:: Records for the exercise

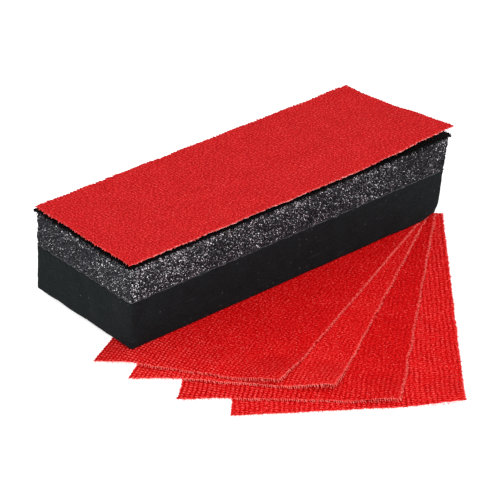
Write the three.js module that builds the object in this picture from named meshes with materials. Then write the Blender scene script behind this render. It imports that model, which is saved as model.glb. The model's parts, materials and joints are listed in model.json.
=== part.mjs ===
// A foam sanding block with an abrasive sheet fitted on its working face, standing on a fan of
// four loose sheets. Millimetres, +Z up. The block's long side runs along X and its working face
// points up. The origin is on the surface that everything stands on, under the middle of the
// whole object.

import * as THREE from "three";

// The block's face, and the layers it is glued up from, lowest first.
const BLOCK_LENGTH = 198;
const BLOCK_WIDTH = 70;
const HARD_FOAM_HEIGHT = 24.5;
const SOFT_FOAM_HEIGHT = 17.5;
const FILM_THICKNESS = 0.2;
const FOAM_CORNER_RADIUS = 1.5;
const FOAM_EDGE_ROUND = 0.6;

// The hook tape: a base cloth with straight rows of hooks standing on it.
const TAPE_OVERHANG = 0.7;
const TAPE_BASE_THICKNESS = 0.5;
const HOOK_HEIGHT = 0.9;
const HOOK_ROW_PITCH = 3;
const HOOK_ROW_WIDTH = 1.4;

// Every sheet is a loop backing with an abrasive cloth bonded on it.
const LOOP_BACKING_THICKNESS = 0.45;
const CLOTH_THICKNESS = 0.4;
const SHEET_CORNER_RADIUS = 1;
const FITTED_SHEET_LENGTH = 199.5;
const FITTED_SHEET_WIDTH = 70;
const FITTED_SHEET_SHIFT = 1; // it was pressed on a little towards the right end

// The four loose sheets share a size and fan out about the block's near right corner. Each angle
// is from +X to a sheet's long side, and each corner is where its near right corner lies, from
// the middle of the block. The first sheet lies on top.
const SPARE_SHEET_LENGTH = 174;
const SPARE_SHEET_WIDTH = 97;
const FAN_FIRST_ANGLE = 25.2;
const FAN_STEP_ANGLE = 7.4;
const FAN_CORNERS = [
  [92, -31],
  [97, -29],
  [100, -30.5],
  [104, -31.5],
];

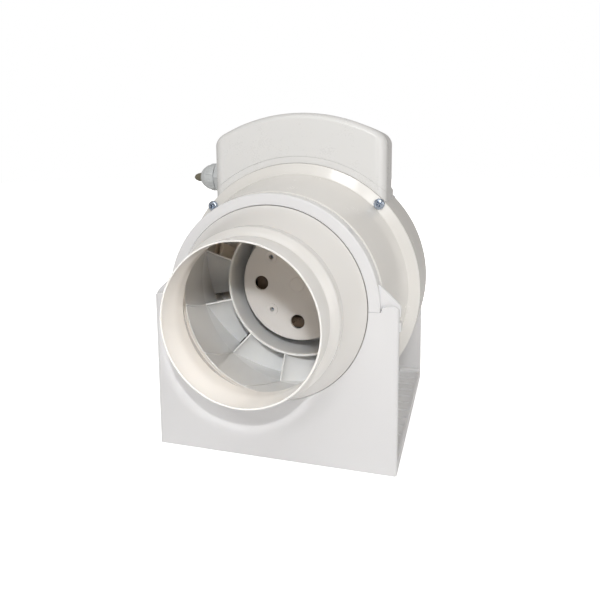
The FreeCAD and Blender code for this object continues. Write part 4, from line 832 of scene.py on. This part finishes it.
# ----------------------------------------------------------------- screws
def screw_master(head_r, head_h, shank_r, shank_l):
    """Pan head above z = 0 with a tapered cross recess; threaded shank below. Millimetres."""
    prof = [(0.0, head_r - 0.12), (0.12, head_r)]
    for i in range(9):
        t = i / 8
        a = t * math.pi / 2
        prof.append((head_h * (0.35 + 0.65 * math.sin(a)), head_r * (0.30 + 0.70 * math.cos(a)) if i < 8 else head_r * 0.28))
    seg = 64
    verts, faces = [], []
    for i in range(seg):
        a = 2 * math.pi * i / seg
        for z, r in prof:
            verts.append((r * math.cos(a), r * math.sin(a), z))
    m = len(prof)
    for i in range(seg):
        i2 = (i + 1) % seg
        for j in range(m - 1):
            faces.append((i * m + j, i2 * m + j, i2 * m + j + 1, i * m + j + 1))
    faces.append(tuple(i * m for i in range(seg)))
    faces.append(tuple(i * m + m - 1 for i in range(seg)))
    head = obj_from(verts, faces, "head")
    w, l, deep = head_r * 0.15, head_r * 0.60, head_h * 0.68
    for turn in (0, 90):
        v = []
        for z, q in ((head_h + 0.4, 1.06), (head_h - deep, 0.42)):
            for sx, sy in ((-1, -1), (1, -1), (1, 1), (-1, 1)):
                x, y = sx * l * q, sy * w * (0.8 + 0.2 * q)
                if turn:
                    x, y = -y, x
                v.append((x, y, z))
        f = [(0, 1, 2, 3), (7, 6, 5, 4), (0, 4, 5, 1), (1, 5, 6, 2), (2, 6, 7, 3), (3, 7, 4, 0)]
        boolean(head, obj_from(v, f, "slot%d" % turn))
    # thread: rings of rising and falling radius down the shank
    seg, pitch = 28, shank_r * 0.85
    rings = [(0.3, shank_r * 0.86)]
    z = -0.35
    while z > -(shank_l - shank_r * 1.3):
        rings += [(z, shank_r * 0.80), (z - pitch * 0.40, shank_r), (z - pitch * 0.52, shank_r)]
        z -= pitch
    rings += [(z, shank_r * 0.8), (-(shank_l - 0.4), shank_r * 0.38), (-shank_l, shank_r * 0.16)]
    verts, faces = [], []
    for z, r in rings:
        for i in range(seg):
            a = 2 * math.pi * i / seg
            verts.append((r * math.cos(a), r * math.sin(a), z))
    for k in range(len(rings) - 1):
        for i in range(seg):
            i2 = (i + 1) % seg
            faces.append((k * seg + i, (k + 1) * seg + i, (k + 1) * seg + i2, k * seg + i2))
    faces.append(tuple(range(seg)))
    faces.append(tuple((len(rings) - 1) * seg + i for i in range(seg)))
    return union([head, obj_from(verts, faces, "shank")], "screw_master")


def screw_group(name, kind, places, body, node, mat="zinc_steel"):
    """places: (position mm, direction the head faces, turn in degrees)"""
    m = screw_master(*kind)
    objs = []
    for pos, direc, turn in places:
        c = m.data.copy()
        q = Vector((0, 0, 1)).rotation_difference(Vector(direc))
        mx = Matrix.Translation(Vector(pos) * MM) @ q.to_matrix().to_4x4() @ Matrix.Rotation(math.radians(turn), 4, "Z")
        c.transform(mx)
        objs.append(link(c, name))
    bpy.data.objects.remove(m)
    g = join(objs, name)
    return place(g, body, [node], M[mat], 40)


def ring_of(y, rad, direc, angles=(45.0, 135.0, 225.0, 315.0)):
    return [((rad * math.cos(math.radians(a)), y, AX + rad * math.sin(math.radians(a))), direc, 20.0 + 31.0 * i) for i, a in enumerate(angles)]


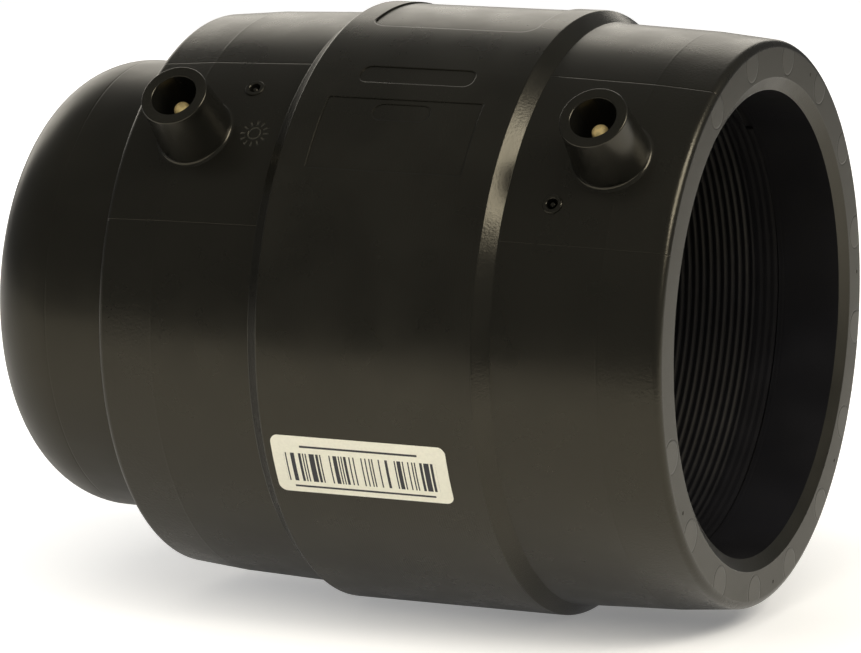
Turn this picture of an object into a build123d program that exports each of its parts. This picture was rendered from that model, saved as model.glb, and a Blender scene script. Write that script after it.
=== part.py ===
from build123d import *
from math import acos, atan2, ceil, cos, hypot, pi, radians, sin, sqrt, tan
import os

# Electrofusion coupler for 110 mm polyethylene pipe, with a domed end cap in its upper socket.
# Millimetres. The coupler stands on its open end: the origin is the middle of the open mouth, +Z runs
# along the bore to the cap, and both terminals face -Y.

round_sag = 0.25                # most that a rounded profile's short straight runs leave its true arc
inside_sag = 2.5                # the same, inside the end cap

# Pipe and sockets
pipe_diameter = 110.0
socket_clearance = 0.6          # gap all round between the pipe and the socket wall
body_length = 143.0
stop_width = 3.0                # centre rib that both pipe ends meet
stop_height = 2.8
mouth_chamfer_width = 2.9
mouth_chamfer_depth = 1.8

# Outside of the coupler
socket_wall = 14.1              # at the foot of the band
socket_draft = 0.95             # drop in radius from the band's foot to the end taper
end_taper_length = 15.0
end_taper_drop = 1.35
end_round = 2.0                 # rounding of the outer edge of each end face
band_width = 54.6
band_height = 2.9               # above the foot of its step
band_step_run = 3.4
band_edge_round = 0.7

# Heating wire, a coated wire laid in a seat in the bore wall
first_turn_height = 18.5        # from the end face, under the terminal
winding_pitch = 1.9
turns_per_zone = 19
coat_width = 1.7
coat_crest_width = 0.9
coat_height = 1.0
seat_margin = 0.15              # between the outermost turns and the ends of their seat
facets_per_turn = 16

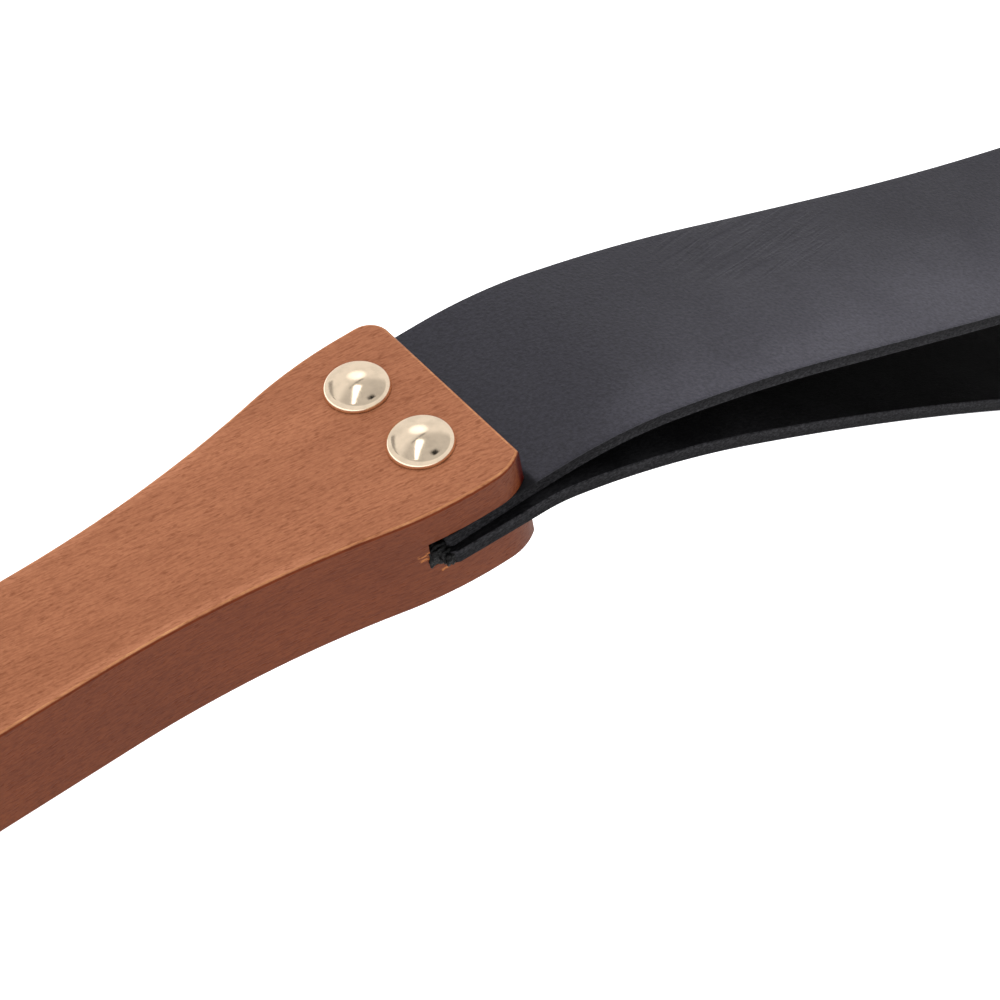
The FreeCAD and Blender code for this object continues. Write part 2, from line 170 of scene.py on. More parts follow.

::::

Exercise: Repeat the data above, word for word.

Finished exercise:
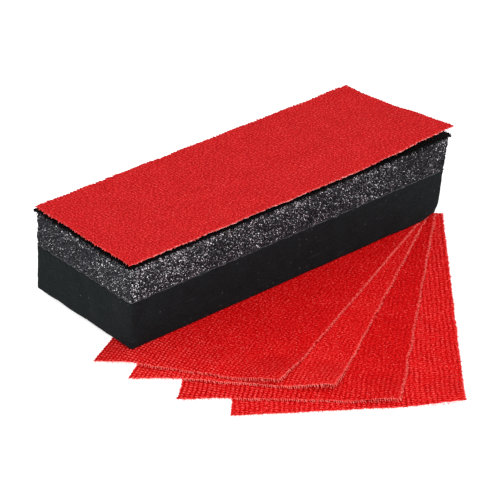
Write the three.js module that builds the object in this picture from named meshes with materials. Then write the Blender scene script behind this render. It imports that model, which is saved as model.glb. The model's parts, materials and joints are listed in model.json.
=== part.mjs ===
// A foam sanding block with an abrasive sheet fitted on its working face, standing on a fan of
// four loose sheets. Millimetres, +Z up. The block's long side runs along X and its working face
// points up. The origin is on the surface that everything stands on, under the middle of the
// whole object.

import * as THREE from "three";

// The block's face, and the layers it is glued up from, lowest first.
const BLOCK_LENGTH = 198;
const BLOCK_WIDTH = 70;
const HARD_FOAM_HEIGHT = 24.5;
const SOFT_FOAM_HEIGHT = 17.5;
const FILM_THICKNESS = 0.2;
const FOAM_CORNER_RADIUS = 1.5;
const FOAM_EDGE_ROUND = 0.6;

// The hook tape: a base cloth with straight rows of hooks standing on it.
const TAPE_OVERHANG = 0.7;
const TAPE_BASE_THICKNESS = 0.5;
const HOOK_HEIGHT = 0.9;
const HOOK_ROW_PITCH = 3;
const HOOK_ROW_WIDTH = 1.4;

// Every sheet is a loop backing with an abrasive cloth bonded on it.
const LOOP_BACKING_THICKNESS = 0.45;
const CLOTH_THICKNESS = 0.4;
const SHEET_CORNER_RADIUS = 1;
const FITTED_SHEET_LENGTH = 199.5;
const FITTED_SHEET_WIDTH = 70;
const FITTED_SHEET_SHIFT = 1; // it was pressed on a little towards the right end

// The four loose sheets share a size and fan out about the block's near right corner. Each angle
// is from +X to a sheet's long side, and each corner is where its near right corner lies, from
// the middle of the block. The first sheet lies on top.
const SPARE_SHEET_LENGTH = 174;
const SPARE_SHEET_WIDTH = 97;
const FAN_FIRST_ANGLE = 25.2;
const FAN_STEP_ANGLE = 7.4;
const FAN_CORNERS = [
  [92, -31],
  [97, -29],
  [100, -30.5],
  [104, -31.5],
];

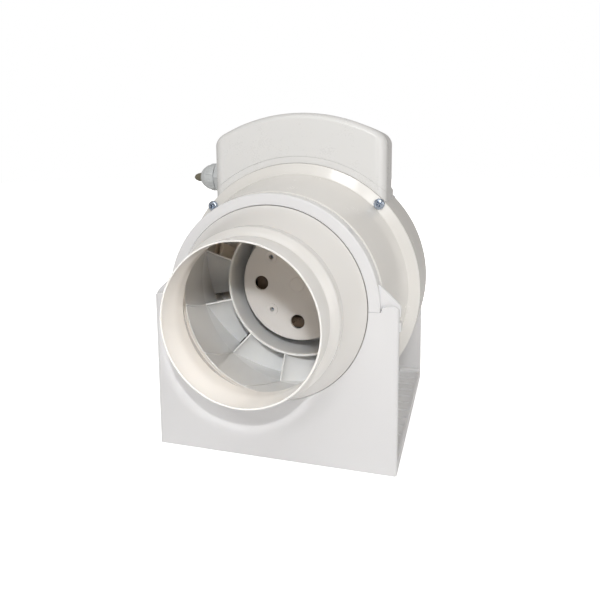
The FreeCAD and Blender code for this object continues. Write part 4, from line 832 of scene.py on. This part finishes it.
# ----------------------------------------------------------------- screws
def screw_master(head_r, head_h, shank_r, shank_l):
    """Pan head above z = 0 with a tapered cross recess; threaded shank below. Millimetres."""
    prof = [(0.0, head_r - 0.12), (0.12, head_r)]
    for i in range(9):
        t = i / 8
        a = t * math.pi / 2
        prof.append((head_h * (0.35 + 0.65 * math.sin(a)), head_r * (0.30 + 0.70 * math.cos(a)) if i < 8 else head_r * 0.28))
    seg = 64
    verts, faces = [], []
    for i in range(seg):
        a = 2 * math.pi * i / seg
        for z, r in prof:
            verts.append((r * math.cos(a), r * math.sin(a), z))
    m = len(prof)
    for i in range(seg):
        i2 = (i + 1) % seg
        for j in range(m - 1):
            faces.append((i * m + j, i2 * m + j, i2 * m + j + 1, i * m + j + 1))
    faces.append(tuple(i * m for i in range(seg)))
    faces.append(tuple(i * m + m - 1 for i in range(seg)))
    head = obj_from(verts, faces, "head")
    w, l, deep = head_r * 0.15, head_r * 0.60, head_h * 0.68
    for turn in (0, 90):
        v = []
        for z, q in ((head_h + 0.4, 1.06), (head_h - deep, 0.42)):
            for sx, sy in ((-1, -1), (1, -1), (1, 1), (-1, 1)):
                x, y = sx * l * q, sy * w * (0.8 + 0.2 * q)
                if turn:
                    x, y = -y, x
                v.append((x, y, z))
        f = [(0, 1, 2, 3), (7, 6, 5, 4), (0, 4, 5, 1), (1, 5, 6, 2), (2, 6, 7, 3), (3, 7, 4, 0)]
        boolean(head, obj_from(v, f, "slot%d" % turn))
    # thread: rings of rising and falling radius down the shank
    seg, pitch = 28, shank_r * 0.85
    rings = [(0.3, shank_r * 0.86)]
    z = -0.35
    while z > -(shank_l - shank_r * 1.3):
        rings += [(z, shank_r * 0.80), (z - pitch * 0.40, shank_r), (z - pitch * 0.52, shank_r)]
        z -= pitch
    rings += [(z, shank_r * 0.8), (-(shank_l - 0.4), shank_r * 0.38), (-shank_l, shank_r * 0.16)]
    verts, faces = [], []
    for z, r in rings:
        for i in range(seg):
            a = 2 * math.pi * i / seg
            verts.append((r * math.cos(a), r * math.sin(a), z))
    for k in range(len(rings) - 1):
        for i in range(seg):
            i2 = (i + 1) % seg
            faces.append((k * seg + i, (k + 1) * seg + i, (k + 1) * seg + i2, k * seg + i2))
    faces.append(tuple(range(seg)))
    faces.append(tuple((len(rings) - 1) * seg + i for i in range(seg)))
    return union([head, obj_from(verts, faces, "shank")], "screw_master")


def screw_group(name, kind, places, body, node, mat="zinc_steel"):
    """places: (position mm, direction the head faces, turn in degrees)"""
    m = screw_master(*kind)
    objs = []
    for pos, direc, turn in places:
        c = m.data.copy()
        q = Vector((0, 0, 1)).rotation_difference(Vector(direc))
        mx = Matrix.Translation(Vector(pos) * MM) @ q.to_matrix().to_4x4() @ Matrix.Rotation(math.radians(turn), 4, "Z")
        c.transform(mx)
        objs.append(link(c, name))
    bpy.data.objects.remove(m)
    g = join(objs, name)
    return place(g, body, [node], M[mat], 40)


def ring_of(y, rad, direc, angles=(45.0, 135.0, 225.0, 315.0)):
    return [((rad * math.cos(math.radians(a)), y, AX + rad * math.sin(math.radians(a))), direc, 20.0 + 31.0 * i) for i, a in enumerate(angles)]


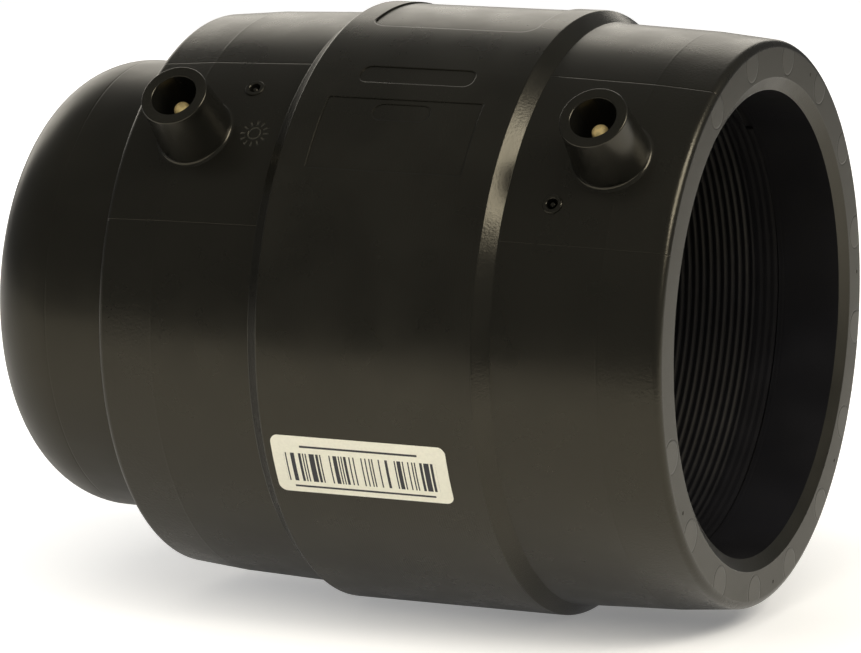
Turn this picture of an object into a build123d program that exports each of its parts. This picture was rendered from that model, saved as model.glb, and a Blender scene script. Write that script after it.
=== part.py ===
from build123d import *
from math import acos, atan2, ceil, cos, hypot, pi, radians, sin, sqrt, tan
import os

# Electrofusion coupler for 110 mm polyethylene pipe, with a domed end cap in its upper socket.
# Millimetres. The coupler stands on its open end: the origin is the middle of the open mouth, +Z runs
# along the bore to the cap, and both terminals face -Y.

round_sag = 0.25                # most that a rounded profile's short straight runs leave its true arc
inside_sag = 2.5                # the same, inside the end cap

# Pipe and sockets
pipe_diameter = 110.0
socket_clearance = 0.6          # gap all round between the pipe and the socket wall
body_length = 143.0
stop_width = 3.0                # centre rib that both pipe ends meet
stop_height = 2.8
mouth_chamfer_width = 2.9
mouth_chamfer_depth = 1.8

# Outside of the coupler
socket_wall = 14.1              # at the foot of the band
socket_draft = 0.95             # drop in radius from the band's foot to the end taper
end_taper_length = 15.0
end_taper_drop = 1.35
end_round = 2.0                 # rounding of the outer edge of each end face
band_width = 54.6
band_height = 2.9               # above the foot of its step
band_step_run = 3.4
band_edge_round = 0.7

# Heating wire, a coated wire laid in a seat in the bore wall
first_turn_height = 18.5        # from the end face, under the terminal
winding_pitch = 1.9
turns_per_zone = 19
coat_width = 1.7
coat_crest_width = 0.9
coat_height = 1.0
seat_margin = 0.15              # between the outermost turns and the ends of their seat
facets_per_turn = 16

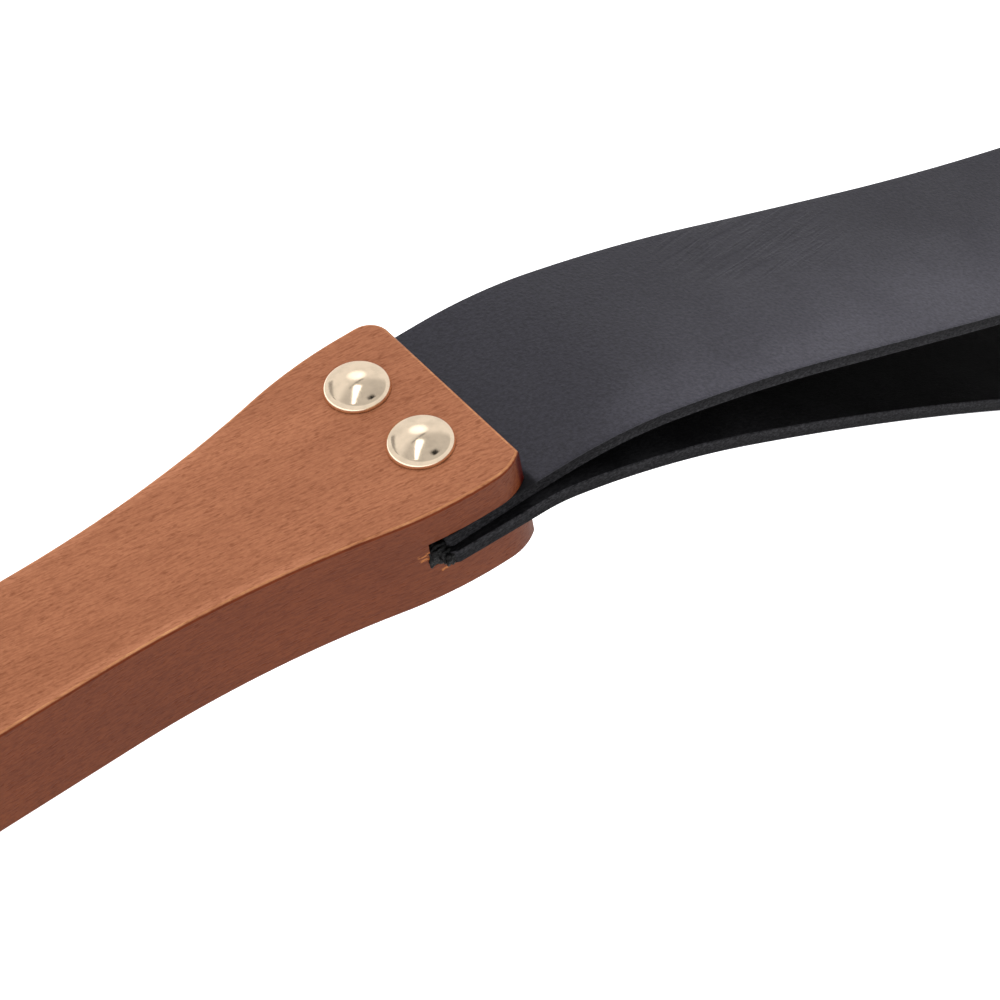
The FreeCAD and Blender code for this object continues. Write part 2, from line 170 of scene.py on. More parts follow.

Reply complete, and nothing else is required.